If all you desire is a safe Christianity, then you’ll become best friends with Mr. Fiskars, given all the verses you’ll need to cut out of your Bible. And who among us would say that their local church is “safe”? A church at its worst is filled with gossip, divisions, failed leadership – and at its best is confronting, convicting, taking risks, leading boldly.

The good news is that I’ve never met a radio manager who has hacked up his/her Bible. However I’ve met many who are quick to keep a song off their airwaves because it doesn’t fit their “safe” image. They take a song of spiritual conviction and label it as “controversial.”

Certain songs we play on UTR tend to put me in very unsafe place. Sometimes unsafe is exactly where God wants me to be.

If you want to be progressive about your station’s music ministry, or if you want your station to be an on-air Church community, you can contact me and I’ll share a list of unsafe songs that will challenge, convict, & inspire.

Looking back over the last 10 years, the way we watch movies, listen to music, read the news, play video games, book hotels, transfer money, and get around cities has all changed dramatically.  Yet, stumbling upon this decade-old post today, I realized that almost nothing has changed in Christian Radio. If anything, the playlists have gotten even narrower, the dad jokes even worse, and song repetition is at an all-time high.

I’ve been in or near Christian Radio for 25 years.  Here’s what I know…
* There are good (I mean, really class act) people in Christian Radio.  Some of these people are bright thinkers and creatively-wired.  It IS possible that change can happen from within.
* Overall, Christian radio listenership is decreasing in size and the median age is getting older quickly.  This has caused a bit of a panic from those on the inside.
* Christian Radio is a small club in a way.  The reward comes by following the big trends that tend to keep ratings (and listener donations) up.  Taking risks is NOT rewarded.  Most CCM radio sounds the same in every city in every city in the US, because a small number of stations/networks have decided what the successful prototype is, and the rest of the stations follow… sometimes blindly.

My hope and prayer for Christian Radio is the same today as it was 10 years ago.  Be bold and daring when it comes to the ministry you offer – even at the risk of being unsafe.  Find songs that will deeply stir the souls of listeners, not just songs that “test well” (which is a common phrase among radio professionals). And when the mic goes on, think about how to engage the audience with heartfelt, authentic, and Biblically-minded words, not just filler content (e.g. stupid criminal stories).

Revolutions always start with a revolutionary.  Will someone within the CCM Radio Industry take some big risks and find success in a way that it disrupts the industry as a whole?  I hope so.  I want Christian Radio to be a beacon of radical ministry that helps people process all facets of life.  Songs of worship, yes.
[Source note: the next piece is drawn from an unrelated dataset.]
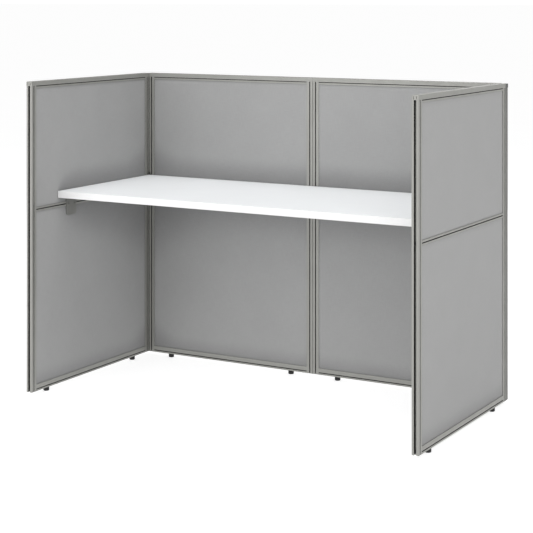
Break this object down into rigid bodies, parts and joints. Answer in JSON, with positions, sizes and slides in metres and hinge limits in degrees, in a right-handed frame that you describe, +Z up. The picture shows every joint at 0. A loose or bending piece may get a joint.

Songs of encouragement, yes.  But why stop there?  Let’s hope that radio starts to embrace songs of doubt, lament, conviction, triumph, heartache, finding love, and losing a loved one.  Just having a “safe” place on the radio is so 2009.


  1. Keith Wiederwax August 5, 2019 at 6:42 pm - Reply

    Like all initial ventures, this will take a wealthy benefactor to champion and fund such a station. Sure, many would say, “I’ll support that!” The problem is, there are still far too few and they are too spread out (or too poor) to fund a station. No one understands this better than you do, Dave. Someone needs to come forward with the dollars needed to fund such a station for a minimum of three years so they can try some things, find their audience (or have the audience find them) and be able to pay for decent on-air talent and producers/assistants. I hope it happens!

    • utrmedia August 5, 2019 at 6:55 pm - Reply

      Yes! Your thoughts are spot on! Think of all the venture capital money (in the Trillions) that is thrown toward startup businesses that are designed to disrupt the banking, transportation, cosmetics, publishing, beverage, or “fill in the blank” industries. I would HOPE there would be a small team of investors who were willing to take this chance to see if the Christian Radio industry could be disrupted… for the better. If something were successful, think of the impact. Many groups own more than one station, and so maybe a secondary “format” could be created. Or at the very least, maybe a mini version of KLOVE could be created with this “new” better variety format… and maybe target certain markets where it would be well-received (Portland, Nashville, Austin, San Francisco, Raleigh, Grand Rapids, etc).